Since March began I have been working full-time on this. The previous clickable prototype came to a point where the learning will not enable me to go much further on it, so I decided that building it out and eating my own dog food would teach me much more.

Dennis Crowely said he learned to code for Foursquare, and this is the project I learned to code seriously for. Using jquery to make rough prototypes was the norm as a designer, but to code something from scratch is a whole other thing.

Initially I experimented with using Contentful for data-entry and Vue.js to display the data. I really like what Contentful is doing as a headless CMS, but eventually I decided I couldn’t decouple the creation experience from the overall user-experience. Making it easy to create cards is the whole point.

Javascript has gotten both easier and harder in the last few years. For now I would say somewhat easier because I managed to get a prototype running using Vue.js and Firebase in a relatively short amount of time (1 day just for the very bare terrible minimum). This is considering that I would rate my javascript skills as non-existent though I interacted briefly with Angular. I also don’t have to deal with databases and learn a backend language just to read and write data.

Showing the WIP


Cards are organised into stacks. Each card can appear in multiple stacks. Cards are swipe-able on mobile and they are laid out in a simple grid on desktop.

Stack & card creation

I used iframely to grab the meta data of the URL in order to automatically populate the fields:


Thanks to Vue and Firebase, editing cards live seem so seamless.

Feature list for v0.1 of the prototype

Right now it is in single-player mode, though it is set-up to ease into multi-player mode later. There are a lot of features missing — rearranging cards, recording progress, adding notes etc— but I thought this is a good v0.1 for a prototype. This was the list of features I planned (and completed) for this milestone:

  • create card and stack
  • display cards within a stack
  • delete card and stack
  • edit card
  • auto-populating of image using embedly when you paste a url (I changed this to iframely because of embedly’s new pricing, and instead of fetching the data after the user has finished typing ala facebook, now it fetches after a button is pressed, to prevent accidental calls because it can be costly)
  • add/remove card to stack
  • loading indicators
  • editing stack
  • add card while in stack page
  • navigation
  • card data structure and display
  • bind stack and card to creator but provision for future curator mode: i.e. you can add someone else’s card into your stack but add your own note
  • better auto-snippets and fallbacks


Apart from basic formatting to make sure it is not hideous, I didn’t spend much time on the visual design. Aesthetics will not be the priority for the time being as I am focused on the product design itself, though that will evolve as I use it while I build.

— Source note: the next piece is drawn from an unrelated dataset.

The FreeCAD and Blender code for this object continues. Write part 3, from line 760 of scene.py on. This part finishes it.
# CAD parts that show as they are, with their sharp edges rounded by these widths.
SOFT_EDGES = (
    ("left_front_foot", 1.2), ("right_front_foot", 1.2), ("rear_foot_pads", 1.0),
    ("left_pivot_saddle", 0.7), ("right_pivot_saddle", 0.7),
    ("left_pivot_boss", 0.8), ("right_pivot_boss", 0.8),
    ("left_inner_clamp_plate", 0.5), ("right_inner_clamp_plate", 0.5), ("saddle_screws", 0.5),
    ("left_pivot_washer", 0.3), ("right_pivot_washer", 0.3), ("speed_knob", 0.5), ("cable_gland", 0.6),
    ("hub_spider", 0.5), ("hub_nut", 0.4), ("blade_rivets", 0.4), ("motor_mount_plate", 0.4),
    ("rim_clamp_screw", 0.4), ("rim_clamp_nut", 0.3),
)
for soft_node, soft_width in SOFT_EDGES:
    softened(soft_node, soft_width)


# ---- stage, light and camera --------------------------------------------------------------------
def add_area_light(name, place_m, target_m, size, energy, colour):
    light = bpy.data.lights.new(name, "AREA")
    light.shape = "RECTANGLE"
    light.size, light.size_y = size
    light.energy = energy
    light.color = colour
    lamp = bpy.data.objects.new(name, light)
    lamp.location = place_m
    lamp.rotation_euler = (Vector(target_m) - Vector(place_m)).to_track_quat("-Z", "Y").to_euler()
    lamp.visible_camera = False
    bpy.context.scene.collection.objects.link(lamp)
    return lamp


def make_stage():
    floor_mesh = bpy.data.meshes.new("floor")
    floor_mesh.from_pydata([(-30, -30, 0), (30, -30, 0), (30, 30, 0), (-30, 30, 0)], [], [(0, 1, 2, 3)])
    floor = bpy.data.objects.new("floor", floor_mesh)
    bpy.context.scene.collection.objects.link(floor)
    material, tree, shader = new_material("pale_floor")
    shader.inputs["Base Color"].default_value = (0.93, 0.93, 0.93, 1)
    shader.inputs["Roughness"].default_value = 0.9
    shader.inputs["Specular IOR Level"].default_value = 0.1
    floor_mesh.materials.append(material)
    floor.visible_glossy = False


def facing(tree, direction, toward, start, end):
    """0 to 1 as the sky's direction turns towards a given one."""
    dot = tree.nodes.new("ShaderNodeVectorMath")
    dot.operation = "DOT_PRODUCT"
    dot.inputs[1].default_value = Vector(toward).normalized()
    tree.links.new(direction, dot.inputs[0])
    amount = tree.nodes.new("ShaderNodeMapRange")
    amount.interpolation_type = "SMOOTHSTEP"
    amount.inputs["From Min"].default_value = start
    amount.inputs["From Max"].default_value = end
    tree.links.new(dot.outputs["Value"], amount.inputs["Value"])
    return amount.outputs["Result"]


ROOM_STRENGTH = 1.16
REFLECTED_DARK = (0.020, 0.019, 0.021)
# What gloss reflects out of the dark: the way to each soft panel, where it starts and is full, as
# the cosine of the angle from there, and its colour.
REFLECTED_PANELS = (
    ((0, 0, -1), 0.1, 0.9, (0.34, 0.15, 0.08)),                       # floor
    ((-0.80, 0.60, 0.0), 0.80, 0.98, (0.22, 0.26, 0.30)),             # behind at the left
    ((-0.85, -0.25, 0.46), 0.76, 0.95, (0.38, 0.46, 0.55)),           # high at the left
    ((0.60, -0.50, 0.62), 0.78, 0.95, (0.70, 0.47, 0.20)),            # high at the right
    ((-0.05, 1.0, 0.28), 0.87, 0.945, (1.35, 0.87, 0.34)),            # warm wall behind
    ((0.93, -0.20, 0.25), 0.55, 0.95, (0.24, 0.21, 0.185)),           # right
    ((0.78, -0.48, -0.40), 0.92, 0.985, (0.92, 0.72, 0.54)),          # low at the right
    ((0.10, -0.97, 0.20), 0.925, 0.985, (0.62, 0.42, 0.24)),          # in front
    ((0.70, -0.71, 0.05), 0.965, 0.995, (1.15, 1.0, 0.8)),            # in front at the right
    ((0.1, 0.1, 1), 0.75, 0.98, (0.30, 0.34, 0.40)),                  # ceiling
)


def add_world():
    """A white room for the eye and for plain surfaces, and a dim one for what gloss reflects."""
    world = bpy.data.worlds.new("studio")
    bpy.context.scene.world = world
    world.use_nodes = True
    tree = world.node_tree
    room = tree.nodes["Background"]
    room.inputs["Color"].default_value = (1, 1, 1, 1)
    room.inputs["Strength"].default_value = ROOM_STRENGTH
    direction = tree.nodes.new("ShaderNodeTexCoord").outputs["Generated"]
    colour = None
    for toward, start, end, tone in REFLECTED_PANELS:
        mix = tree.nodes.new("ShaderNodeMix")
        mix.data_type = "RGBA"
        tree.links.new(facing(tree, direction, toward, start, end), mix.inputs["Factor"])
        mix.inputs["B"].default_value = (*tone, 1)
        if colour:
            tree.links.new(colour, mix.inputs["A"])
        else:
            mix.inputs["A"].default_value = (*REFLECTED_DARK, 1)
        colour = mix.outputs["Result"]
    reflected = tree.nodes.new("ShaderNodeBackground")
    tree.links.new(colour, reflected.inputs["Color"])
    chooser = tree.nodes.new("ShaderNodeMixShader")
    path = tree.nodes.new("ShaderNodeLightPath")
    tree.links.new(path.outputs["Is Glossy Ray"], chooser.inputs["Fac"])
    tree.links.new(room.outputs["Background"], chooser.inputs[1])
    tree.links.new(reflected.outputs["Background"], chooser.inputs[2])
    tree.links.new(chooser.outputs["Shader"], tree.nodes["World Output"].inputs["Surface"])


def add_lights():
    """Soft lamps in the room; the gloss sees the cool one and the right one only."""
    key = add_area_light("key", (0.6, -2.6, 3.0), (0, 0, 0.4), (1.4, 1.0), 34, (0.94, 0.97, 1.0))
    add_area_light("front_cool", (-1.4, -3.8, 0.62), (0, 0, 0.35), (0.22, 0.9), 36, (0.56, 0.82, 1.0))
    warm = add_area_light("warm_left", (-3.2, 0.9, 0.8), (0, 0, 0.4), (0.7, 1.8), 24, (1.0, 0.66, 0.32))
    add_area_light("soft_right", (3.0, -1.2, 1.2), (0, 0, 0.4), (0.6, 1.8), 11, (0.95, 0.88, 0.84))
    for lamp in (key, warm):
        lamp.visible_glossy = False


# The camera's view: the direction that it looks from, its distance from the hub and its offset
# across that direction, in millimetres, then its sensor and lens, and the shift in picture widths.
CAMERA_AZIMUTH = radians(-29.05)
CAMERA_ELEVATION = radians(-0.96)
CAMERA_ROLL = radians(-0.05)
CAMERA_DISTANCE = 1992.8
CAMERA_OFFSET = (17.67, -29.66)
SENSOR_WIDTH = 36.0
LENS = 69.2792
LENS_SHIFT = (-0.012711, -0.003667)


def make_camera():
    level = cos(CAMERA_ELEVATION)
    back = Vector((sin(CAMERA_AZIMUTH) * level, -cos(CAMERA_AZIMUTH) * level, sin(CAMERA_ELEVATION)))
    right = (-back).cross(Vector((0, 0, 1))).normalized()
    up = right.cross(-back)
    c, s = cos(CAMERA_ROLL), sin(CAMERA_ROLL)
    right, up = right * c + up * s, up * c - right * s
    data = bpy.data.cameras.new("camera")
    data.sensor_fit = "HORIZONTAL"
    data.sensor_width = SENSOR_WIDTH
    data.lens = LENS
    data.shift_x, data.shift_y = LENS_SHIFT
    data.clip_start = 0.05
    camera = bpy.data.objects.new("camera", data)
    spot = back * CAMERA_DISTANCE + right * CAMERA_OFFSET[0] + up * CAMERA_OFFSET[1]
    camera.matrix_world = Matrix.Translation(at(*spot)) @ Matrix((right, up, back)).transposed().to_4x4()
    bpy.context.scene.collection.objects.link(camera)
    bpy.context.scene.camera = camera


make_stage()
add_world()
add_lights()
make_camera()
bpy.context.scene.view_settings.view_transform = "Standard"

I am not proud of it right now. I intend to write a post on how I went from not knowing much javascript to building this. The hardest thing to learn for me was how data denormalization works and writing the code to make the proper calls. To be honest, I am still not sure if I am doing it right. I look forward to the day I am good enough to refactor it all.

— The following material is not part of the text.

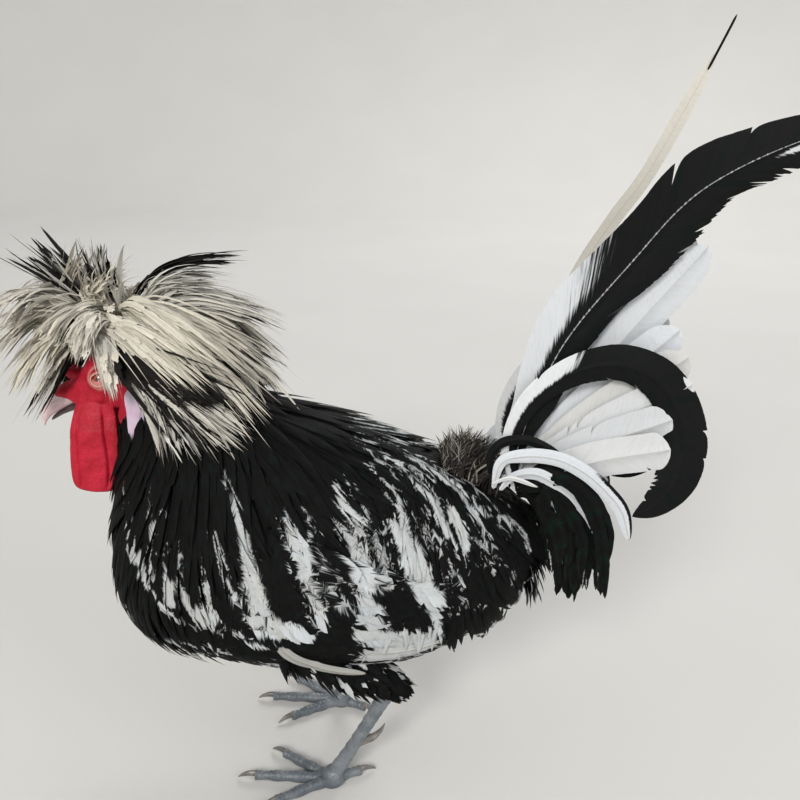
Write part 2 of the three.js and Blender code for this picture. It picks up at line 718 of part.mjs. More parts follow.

For now, I am on the free tiers of Firebase and iframely, but there may come a point when I will need to pay for service costs, even if I fund my own time costs. I will cross that bridge when it comes.


These are some questions that are still up in the air:

  • Is the card format necessary? Could a list of unevenly-sized containers work? Is this really different from having a text list?
  • Related to the above, is a carousel-style card to card navigation superfluous or a simple scroll will do?
  • Is a full client-side processing experience sustainable? One day I may actually be technically good enough to wake up in horror that I have to rewrite everything.
  • Am I really building a prototype? Sometimes I find myself making decisions as though I am building something I want to be sustained. It is not necessarily a bad thing, except when it interferes with the purpose of the experiment.
  • How is this different from Medium’s Series? I don’t actually have this question but leaving it here in case someone asks. I could replicate a learning path with Medium’s Series but I do think there is a difference having standard formatting for metadata, learning progress indicators, multi-player mode, merge and sort capabilities.

Some closing thoughts

Several times in the process of working on this, especially spending multiple days of 8 hours straight and then falling sick — I wondered to myself if there is a point. I am fulfilled just by the process of making it. At this stage it I am happy to make it into my personal online library of resources, organised just the way I like to share it.

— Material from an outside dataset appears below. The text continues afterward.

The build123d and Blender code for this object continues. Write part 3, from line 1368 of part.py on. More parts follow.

There is only an opportunity cost if I am missing out on something while working on this, but I can’t think of anything else I would rather be doing. There is a meta lesson here for me — I am building this because in the process of building it, I had to learn a whole new ball of skills, and I thrived on it. There’s very few things more satisfying (and masochistic) than spending 8 hours trying to make something work, and then see it come to life. I would have also loved to see how other people approached and learned javascript. I had to do a ton of googling — there must be a better way to do this.

I am also excited to apply the skills I’ve picked up for this, on my other projects. I can think of a dozen things I can build with Vue and Firebase.


I hope it wouldn’t be another year before I post v0.3. I intend to enable other users to create their own stack and cards in the next version, so hopefully some of you will follow this journey.